Preserving Honest/Dishonest Users’ Operational Privacy with Blind Interference Calculation in Spectrum Sharing System

Abstract

Spectrum sharing has been gaining its popular adoption as a potential solution to improve spectrum utilization in future wireless systems. Both Federal Communications Commission (FCC) and European Telecommunications Standards Institute (ETSI) support dynamic spectrum access (DSA) as an enabling technology for spectrum sharing. To effectively realize DSA in practice, users (from both defense and commercial sectors) are required to share their (radio) operational information, which risks exposing their security, privacy, and business plan to unintended agents. Protecting users' operating information is hence the key to DSA's success. In this paper, taking the FCC's spectrum access system (SAS) as a study case, we investigate the operational privacy issue of Incumbent Users (IUs) and honest/dishonest Secondary Users (SUs). For the case of IUs and honest SUs, we propose a privacy-preserving scheme for DSA by leveraging encryption and obfuscation methods (PSEO). To implement PSEO, we introduce an interference calculation scheme that allows users to calculate an interference budget without revealing operational information (e.g., antenna height, transmit power, location...), referred to as the blind interference calculation scheme (BICS). BICS also reduces the computing overhead of PSEO, compared with FCC's SAS by moving interference budgeting tasks to local users and calculating it in an offline manner. To further save the overhead in calculating the interference map, we introduce a quantization method and optimize the grid sizes of the terrestrial area of interest.

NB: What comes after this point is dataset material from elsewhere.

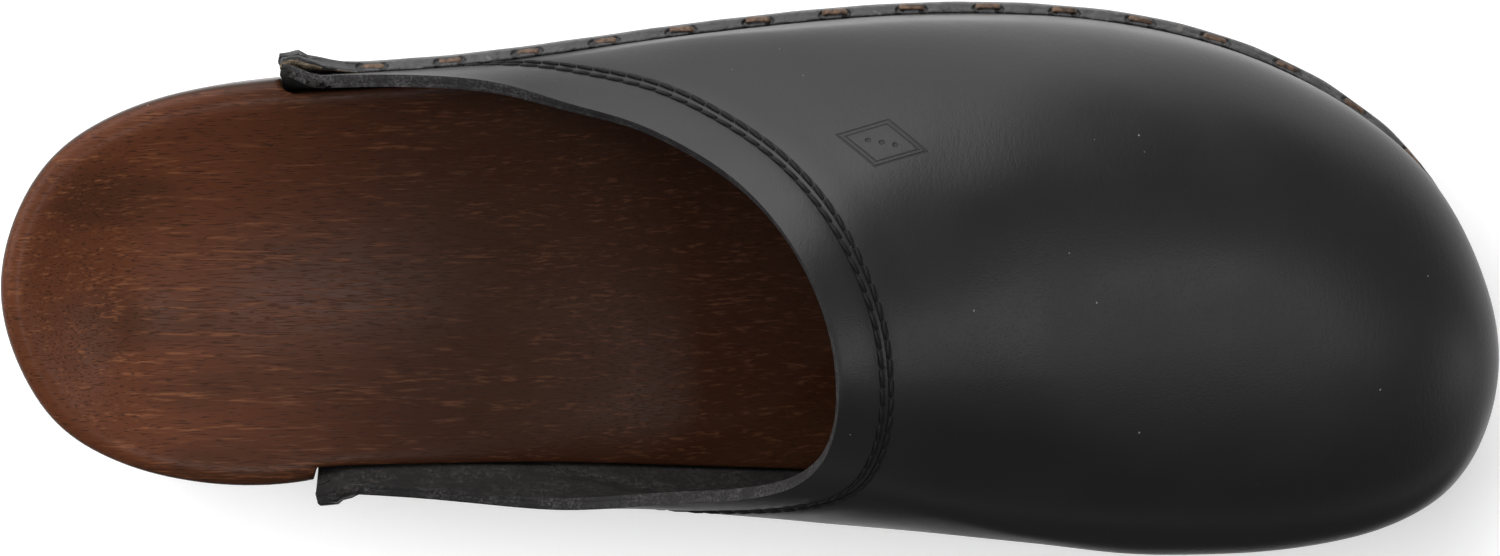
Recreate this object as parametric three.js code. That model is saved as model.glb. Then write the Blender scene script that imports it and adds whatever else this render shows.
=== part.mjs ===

Additionally, for the case of IUs and dishonest SUs, we propose a “punishment and forgiveness” (PF) mechanism, which draws support from SUs' reputation scores (RSs) and reputation histories (RHs), to encourage SUs to provide truthful information. Theoretical analysis and extensive simulations show that our proposed PSEO and PF-PSEO schemes can better protect all users' operational privacy under various privacy attacks, yielding higher spectrum utilization with less online overhead, compared with state of the art approaches.